Crowning moment of evil: you probably know already, but you should still visit the blog anyway
Gilgamesh/Archer
Source: Fate Zero, Fate Stay Night, Fate Grand Order
Trauma-Rama: Losing his best and only-est friend
Adulthood in twenty words or less: I’m the King, bitches, and everyone who disagrees is getting hit in the head with my fanciest shit
Why they’re deplorable: Gilgamesh is an amoral demigod summoned as a “heroic spirit” to fight in Holy Grail wars. But he doesn’t want the grail for it’s awesome wish-granting powers. He wants it because it’s shiny and he likes treasure. That’s really it, at first. Then he wants to take over the world, which is also in character, because the world is also shiny. He’s just so self-assured of his own greatness that you both a) love watching his arrogant ass prance all over the screen and b) can’t wait for him to get his comeuppance. He’s such a bastard. The golden, crowning standard that all bastards strive to be.
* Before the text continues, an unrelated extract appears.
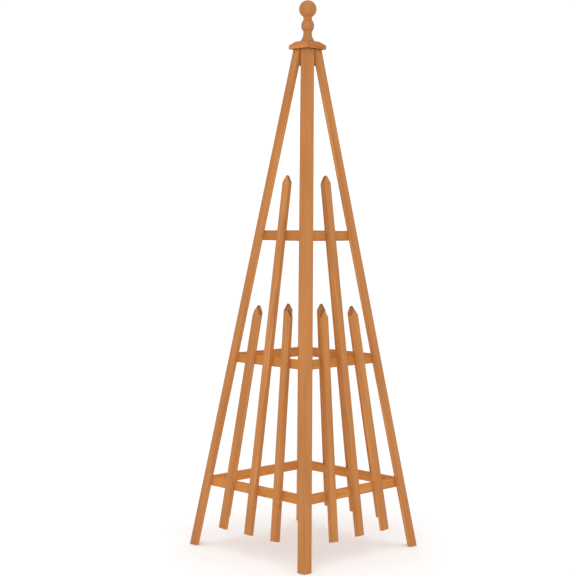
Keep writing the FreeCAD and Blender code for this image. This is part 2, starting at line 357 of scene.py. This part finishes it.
MATERIALS = {
    "stile_wood": wood("stile_wood", (0.488, 0.205, 0.059), (0.361, 0.125, 0.027),
                       knotty=0.4),
    "picket_wood": wood("picket_wood", (0.490, 0.205, 0.059), (0.358, 0.124, 0.026),
                        knotty=0.25),
    "rail_wood": wood("rail_wood", (0.560, 0.226, 0.047), (0.415, 0.133, 0.021)),
    "cap_wood": wood("cap_wood", (0.556, 0.221, 0.055), (0.407, 0.129, 0.025), uneven=0.2,
                     edging=0.0, knotty=0.0),
    "finial_wood": wood("finial_wood", (0.462, 0.194, 0.060), (0.340, 0.122, 0.028),
                        roughness=0.42, bump=0.2, edging=0.0, knotty=0.0),
    # the head block's colour is darker than the other woods: painted shade for the narrow gaps
    # between the stiles, where it shows
    "block_wood": wood("block_wood", (0.400, 0.150, 0.045), (0.270, 0.090, 0.022)),
    "nail_steel": steel("nail_steel", (0.36, 0.27, 0.19), (0.20, 0.10, 0.045), 0.42),
    "screw_steel": steel("screw_steel", (0.62, 0.56, 0.44), (0.45, 0.38, 0.27), 0.28),
}


# ---- meshes -------------------------------------------------------------------------

def new_piece(name, mesh, slot, *nodes):
    """An object of the obelisk that stands for these CAD nodes."""
    piece = bpy.data.objects.new(name, mesh)
    bpy.context.scene.collection.objects.link(piece)
    mesh.materials.clear()
    mesh.materials.append(MATERIALS[slot])
    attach(piece, "root")
    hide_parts(*nodes)
    return piece


def hull_of(node):
    """The sawn shape of a CAD node, without its holes: every one of these is convex."""
    mesh = bmesh.new()
    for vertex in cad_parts[node].data.vertices:
        mesh.verts.new(vertex.co)
    bmesh.ops.remove_doubles(mesh, verts=mesh.verts, dist=WELD)
    made = bmesh.ops.convex_hull(mesh, input=mesh.verts)
    left_over = {v for v in made["geom_interior"] + made["geom_unused"]
                 if isinstance(v, bmesh.types.BMVert) and not v.link_faces}
    bmesh.ops.delete(mesh, geom=list(left_over), context="VERTS")
    bmesh.ops.dissolve_limit(mesh, angle_limit=FLAT_ANGLE, verts=mesh.verts, edges=mesh.edges)
    bmesh.ops.recalc_face_normals(mesh, faces=mesh.faces)
    return mesh


def board_axes(mesh):
    """(across, out, along) unit vectors of a board: along its longest edge, and out of
    its larger wide face."""
    longest = max(mesh.edges, key=lambda edge: edge.calc_length())
    along = (longest.verts[1].co - longest.verts[0].co).normalized()
    if along.dot(LENGTHWISE) < 0:
        along = -along
    widest = max(mesh.faces, key=lambda face: face.calc_area())
    out = (widest.normal - along * widest.normal.dot(along)).normalized()
    return along.cross(out), out, along


def is_mitre(face):
    """True for an upright face on one of the two diagonals, where two panels meet."""
    normal = face.normal
    upright = abs(normal.z) < MITRE_TOLERANCE
    return upright and abs(abs(normal.x) - abs(normal.y)) < MITRE_TOLERANCE


def everything(mesh):
    """All parts of a mesh, as an operator's geometry."""
    return mesh.verts[:] + mesh.edges[:] + mesh.faces[:]


def plane_off(mesh, point, normal):
    """Cuts away what is beyond a plane, and closes the cut."""
    cut = bmesh.ops.bisect_plane(mesh, geom=everything(mesh), dist=SLICE_TOLERANCE,
                                 plane_co=point, plane_no=normal, clear_outer=True)
    rim = [part for part in cut["geom_cut"] if isinstance(part, bmesh.types.BMEdge)]
    bmesh.ops.contextual_create(mesh, geom=rim)


def round_corner(mesh, out):
    """Rounds the outer edge of a stile's mitre, so that two stiles share one round."""
    outer_edges = [edge for edge in mesh.edges
                   if any(is_mitre(face) for face in edge.link_faces)
                   and any(face.normal.dot(out) > ROUGHLY_ON for face in edge.link_faces)]
    corner = max(outer_edges, key=lambda edge: edge.calc_length())
    mitre = next(face for face in corner.link_faces if is_mitre(face))
    direction = (corner.verts[1].co - corner.verts[0].co).normalized()
    point = corner.verts[0].co.copy()
    outward = direction.cross(mitre.normal).normalized()
    if outward.dot(out) < 0:
        outward = -outward
    centre = point - outward * (CORNER_EASE / out.dot(outward))
    for step in range(CORNER_STEPS):
        share = (step + 1) / CORNER_STEPS
        normal = out.slerp(outward, share)
        plane_off(mesh, centre + normal * CORNER_EASE, normal)


def ease_edges(mesh, radius):
    """Rounds every edge but those of the mitres and of the corner's own round."""
    sharp = [edge for edge in mesh.edges
             if not any(is_mitre(face) for face in edge.link_faces)
             and edge.calc_face_angle(0.0) > EASED_ANGLE]
    bmesh.ops.bevel(mesh, geom=sharp, offset=radius, segments=EDGE_STEPS, profile=0.5,
                    affect="EDGES", clamp_overlap=True)


def facing(face, axes):
    """Which way a face looks: wide, narrow or end, or None on a rounded edge."""
    across, out, along = axes
    if abs(face.normal.dot(out)) > SQUARE_ON:
        return "wide"
    if abs(face.normal.dot(across)) > SQUARE_ON:
        return "narrow"
    if abs(face.normal.dot(along)) > END_ON:
        return "end"
    return None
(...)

Crowning moment of evil: How can you pick just one--check out the blog to find out which one made the top
DIO
Source: JoJo’s Bizarre Adventure
Trauma-Rama: Child abuse, death of parents
Adulthood in twenty words or less: Turbo-bisexual vampire with an irrational hatred of shirts and other clothes that make sense
Why they’re deplorable: I truly saved the best (worst?) for last. DIO (and yes, you can only write it in caps lock) is the most meme-able anime villain of all time. He’s so bat-shit evil, and has such a good time doing it, that you just can’t help but watch. He manipulates everyone into hating his foster brother, kills his dog, assaults his girlfriend, and then acts like a whiny bitch when JoJo whoops his ass. And that’s just the first two episodes! DIO becomes a vampire and then turns his evil up to eleven, killing people, making zombies, kidnapping children...and then tops it off by stealing Jonathan’s body in front of his foster brother’s new wife. On his honeymoon. Despicable. He returns for part three as a vampire cult-leader with an army of trained stand users bent on destroying the Joestar bloodline. And he refuses to wear a shirt. I think he comes back in part six, but I haven’t read it yet so I don’t know what he does in it. He doesn’t give a shit about anyone but himself, and revels in how selfish and evil he is. DIO is an incredible adversary, and there’s never a dull moment with DIO around.